19% of California houses are owned by investors

Context and interpretation of the 19% figure

  • 19% of California houses are investor-owned, slightly below the 20% U.S. average and lower than many big or western states (e.g., Texas, Florida, Nevada, Washington, Oregon).
  • Some argue the headline is misleading without noting this relative context; others counter that even ~20% investor ownership is inherently significant for prices and equity.
  • Several commenters stress the article conflates “houses” and “homes” and excludes condos, multifamily, and build‑to‑rent SFR projects, so the statistic under-describes investor presence.

Who the “investors” are and data limitations

  • Linked data say ~91% of investor‑owned single‑family houses are held by “mom and pop” owners with ≤5 properties; only ~2% are held by entities with ≥51 houses.
  • This is used both to downplay the “Blackstone bought all the houses” narrative and to argue that small landlords still collectively crowd out owner‑occupiers.
  • Methodology is unclear: likely based on owner names/LLCs and homeowner tax exemptions. Commenters note misclassification risk (e.g., primary residences in LLCs, multi‑generational households, second homes, vacation homes).

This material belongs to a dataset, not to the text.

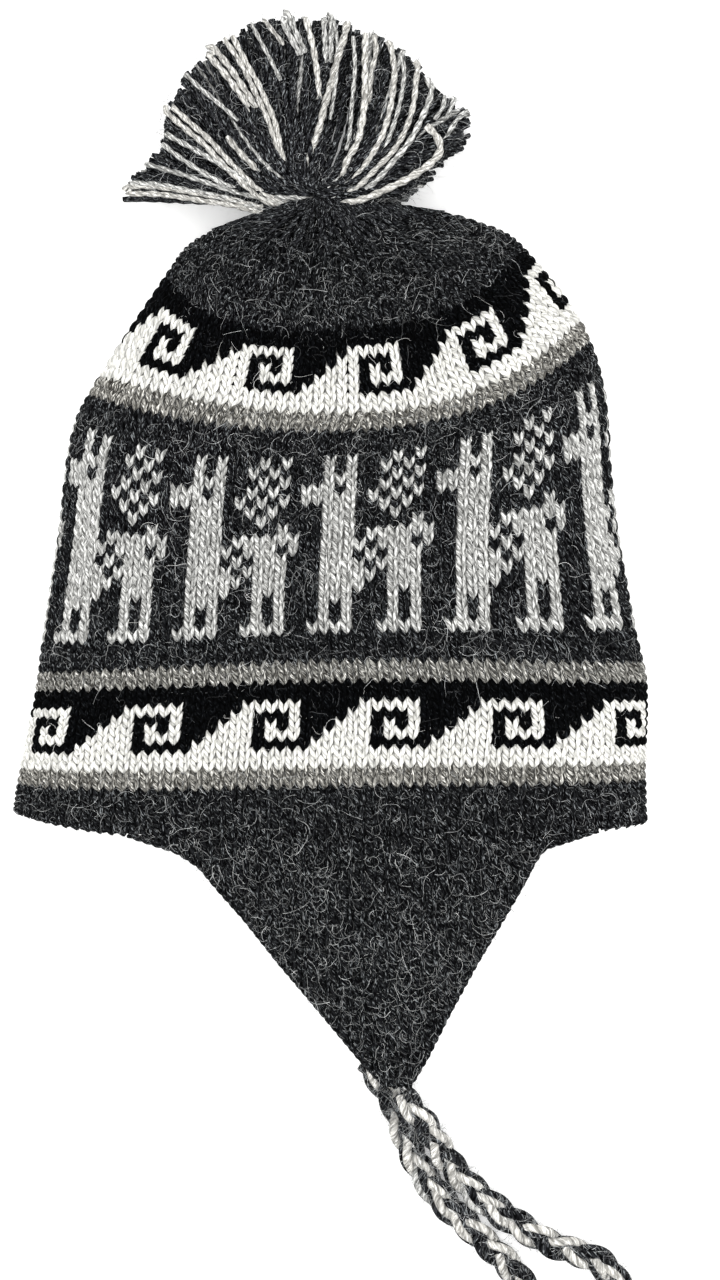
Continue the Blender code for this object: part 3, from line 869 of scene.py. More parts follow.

Do investors drive the housing crisis?

  • One camp: investor demand (even at 19–20%) “captures” stock that could have been owner‑occupied, worsens affordability, and reflects treating housing as a financial asset rather than shelter.
  • Another camp: rentals are occupied and provide a valued product; investor ownership per se doesn’t cause homelessness. The main problem is insufficient supply.
  • A long subthread debates whether investors can profit by withholding supply; skeptics say holding vacant homes while supply grows is a losing strategy, proponents argue pricing power in an inelastic market and speculative dynamics can still make it pay.

Supply, zoning, and Prop 13

  • Strong YIMBY view: obsessive zoning, building restrictions, and post‑2007 construction decline are the primary drivers; correlation shared between new units authorized and falling prices/rents.
  • Others say wealth inequality and easy credit are the deeper cause; deregulation alone won’t fix distributional problems.
  • Prop 13 is heavily debated: critics say it locks in low taxes, discourages turnover, and incentivizes renting out rather than selling; defenders reject being taxed out of long‑held homes.

Renting vs owning and social impacts

  • Some argue many renters actively prefer flexibility and risk‑sharing; others say many would buy if prices weren’t inflated and view SFH rentals as especially problematic.
  • Disputes over landlord profits: small landlords report slim margins; critics claim systemic “rent extraction” where tenants fund both debt service and landlord equity.
  • Broader philosophical thread: lack of ownership and stability is framed as feeding fear, exploitation, and political manipulation.

Policy ideas floated

  • Loosen zoning and height limits, increase density, and build much more (including social/public housing).
  • Tax or restrict non‑primary homeownership and institutional buyers; some suggest credits for first‑time buyers (others call these regressive).
  • Expand renter power (e.g., union‑like rights, rent control, co‑ops).
  • Opinions diverge sharply on whether to prioritize deregulation, taxation changes (including repealing Prop 13), or structural wealth redistribution.